The Orbán government is in the process of doubling military spending and upgrading the Hungarian armed forces far beyond NATO’s 2 percent target. “The defence of Hungary is not the job of NATO and not of the EU, but ours,” Orbán said in May. “There cannot be a strong Hungary without a strong army. A nation that cannot defend its country does not deserve its country.”

Germany, which was allied with Hungary under the Nazis, supports this project. The reason is not just the profits of the arms industry. Germany itself is massively upgrading its military and is again striving for the role of a world power. This requires allies. That is why Merkel has reconciled with Orbán.

The 30th anniversary of the opening up of the former Eastern European border was not chosen by chance. The opening of the Hungarian border at that time was not a step in the direction of “freedom,” but in the direction of capitalism and a new form of oppression.
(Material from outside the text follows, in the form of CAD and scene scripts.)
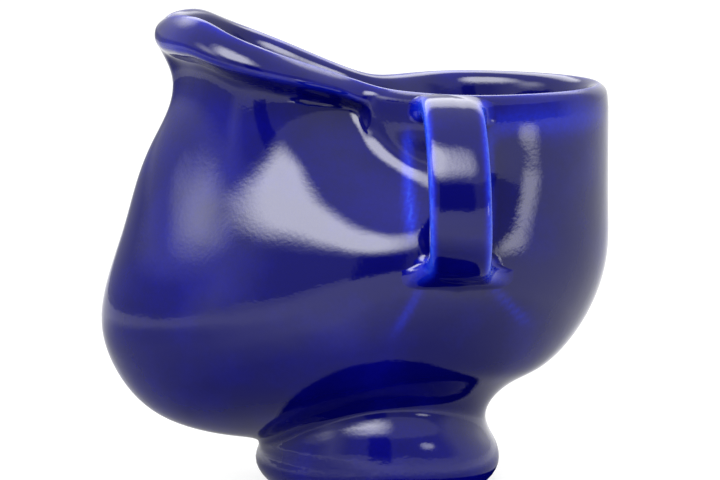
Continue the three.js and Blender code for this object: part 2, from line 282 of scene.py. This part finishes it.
def add(tree, kind, **settings):
    made = tree.nodes.new(kind)
    for key, value in settings.items():
        if key.startswith("in_"):
            made.inputs[key[3:].replace("_", " ")].default_value = value
        else:
            setattr(made, key, value)
    return made


def ramp(tree, source, stops):
    made = tree.nodes.new("ShaderNodeValToRGB")
    elements = made.color_ramp.elements
    elements[0].position, elements[0].color = stops[0]
    elements[1].position, elements[1].color = stops[-1]
    for position, color in stops[1:-1]:
        elements.new(position).color = color
    tree.links.new(source, made.inputs["Fac"])
    return made


def math_node(tree, operation, *sources):
    made = tree.nodes.new("ShaderNodeMath")
    made.operation = operation
    for i, source in enumerate(sources):
        if isinstance(source, (int, float)):
            made.inputs[i].default_value = source
        else:
            tree.links.new(source, made.inputs[i])
    return made.outputs[0]


def noise(tree, coordinates, scale, detail=2.0, roughness=0.5):
    made = add(tree, "ShaderNodeTexNoise", in_Scale=scale, in_Detail=detail, in_Roughness=roughness)
    tree.links.new(coordinates, made.inputs["Vector"])
    return made.outputs["Fac"]


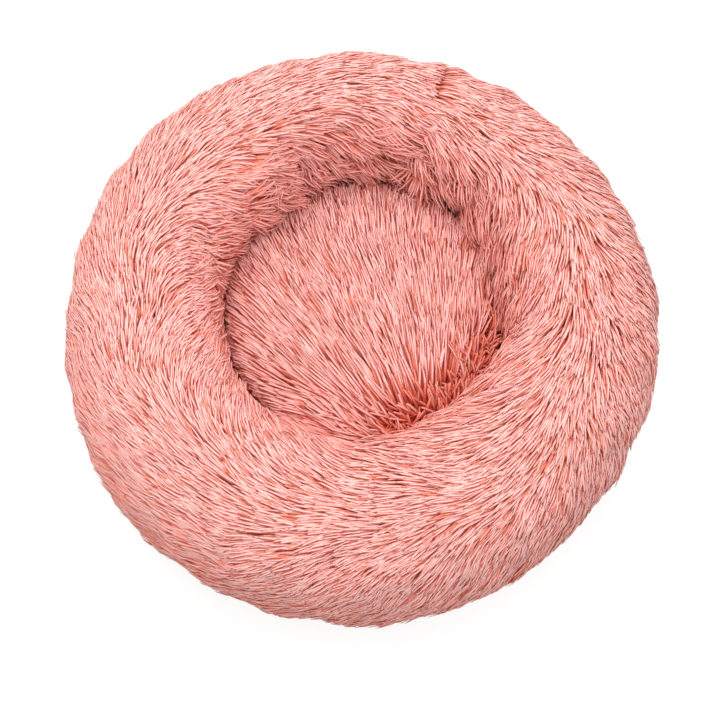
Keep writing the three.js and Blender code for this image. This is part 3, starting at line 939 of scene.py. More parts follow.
@dataclass
class Pile:
    """Grows strands over a surface and makes their meshes.

    A strand's rank, from 0 to 1, is how high it lies among its neighbours. The higher ones rise
    further from the backing and are lighter; the lower ones get painted shade, as they lie in the
    shade of the others.
    """

    surface: PileSurface
    depth: float
    floor: float = 1.4 * MM
    mesh_floor: float = 0.2 * MM
    stations: tuple[float, ...] = (0.0, 0.2, 0.44, 0.7, 0.92, 1.0)
    fullness: tuple[float, ...] = (0.8, 1.0, 1.0, 0.97, 0.72)
    lean: float = 2.4
    droop: float = 2 * MM
    thickness_share: float = 0.38
    ridge_share: float = 0.62
    belly_share: float = 0.2
    least_rise: float = 0.81
    rank_rise: float = 0.13
    streak_rise: float = 0.3 * MM
    least_tone: float = 0.14
    # Painted shade: strands that lie lower among their neighbours are darker.
    painted_rank_shade: float = 0.72
    odd_tone: float = 0.2
    streak_tone: float = 0.06

    def lift(self, rank: Points, streak: Points) -> Points:
        """How far strands rise from the backing, by their ranks and the streaks they are in."""
        return self.depth * (self.least_rise + self.rank_rise * rank) + self.streak_rise * streak

    def tone(self, rank: Points, streak: Points, draw: np.random.Generator) -> Points:
        """How light strands are: painted shade on those of low rank, plus their streaks and some
        chance.
        """
        chance = self.odd_tone * (draw.uniform(size=len(rank)) - 0.5)
        return self.least_tone + self.painted_rank_shade * rank + chance + self.streak_tone * streak

    def grow(self, plan: StrandPlan, flow: Flow) -> tuple[Points, Points]:
        """Lets the strands run along the nap.

        Args:
            plan: How each strand grows.
            flow: Gives the parts of the nap's direction along u and v, from where a strand has
                got to, where it is rooted and how far it is turned.

        Returns:
            The strands' points and the surface's outward directions there, strand by station.
        """
        u, v = plan.u.copy(), plan.v.copy()
        paths, ups = [], []
        for k, share in enumerate(self.stations):
            here = self.surface.basis(u, v)
            standing = 1 - (1 - share) ** self.lean
            height = (plan.lift + self.surface.rise(u, v)) * standing
            height = height + (plan.flick - self.droop) * share**3
            path = here.place - here.outward * (self.depth - height)[:, None]
            path[:, 2] = np.maximum(path[:, 2], self.floor)
            paths.append(path)
            ups.append(here.outward)
            if k + 1 == len(self.stations):
                break
            part_u, part_v = flow(u, v, plan, share)
            stride = plan.length * (self.stations[k + 1] - share)
            u = u + stride * part_u / here.speed_u
            v = v + stride * part_v / here.speed_v
        return np.stack(paths, axis=1), np.stack(ups, axis=1)

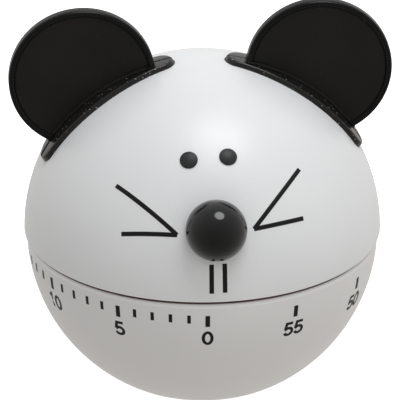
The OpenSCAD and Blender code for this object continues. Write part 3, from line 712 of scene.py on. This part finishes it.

The Berlin Wall and the Iron Curtain, which forcibly prevented people from leaving, were undoubtedly reactionary. They served to secure Stalinist rule, the power of a privileged bureaucratic caste that acted as a parasite on state property and oppressed every form of workers’ democracy.

But there were two forms of opposition to Stalinism. One attacked it from the right, the other from the left. The first sought the removal of socialised property and the introduction of capitalist exploitation, the second the overthrow of the bureaucracy and the establishment of a real, socialist workers’ democracy.

The opening of the border on August 19, 1989 clearly belongs to the first category. This is made clear by the form in which it was celebrated: a “pan-European picnic” organized by the arch reactionary Paneuropa Union, headed by the Austrian heir apparent, Otto von Habsburg.

The opposition to Stalinism exploded throughout Eastern Europe at that time. It expressed itself in demands for democracy and was directed against the Stalinist rulers and their privileges, not against socialised property. The opening of the border served to relieve pressure and direct the movement in a pro-capitalist direction.

Gyula Horn, the Hungarian foreign minister responsible for the opening of the border, embodied the wing of the Stalinist bureaucracy that sought to secure its endangered privileges through the introduction of capitalist property. He oriented himself to Mikhail Gorbachev, who in 1985 had taken over the leadership of the Communist Party in the Soviet Union and initiated its dissolution. After the fall of the Berlin Wall, Horn was Hungarian Prime Minister from 1994 to 1998 and organized capitalist restoration.

For the working class, the result has not been “freedom” but a social catastrophe. The once good education and health systems have deteriorated. Thirty years after the collapse of Stalinism in the Eastern European states, low pay, unemployment and decay dominate. And instead of democracy, authoritarian rule, fascism and war are returning.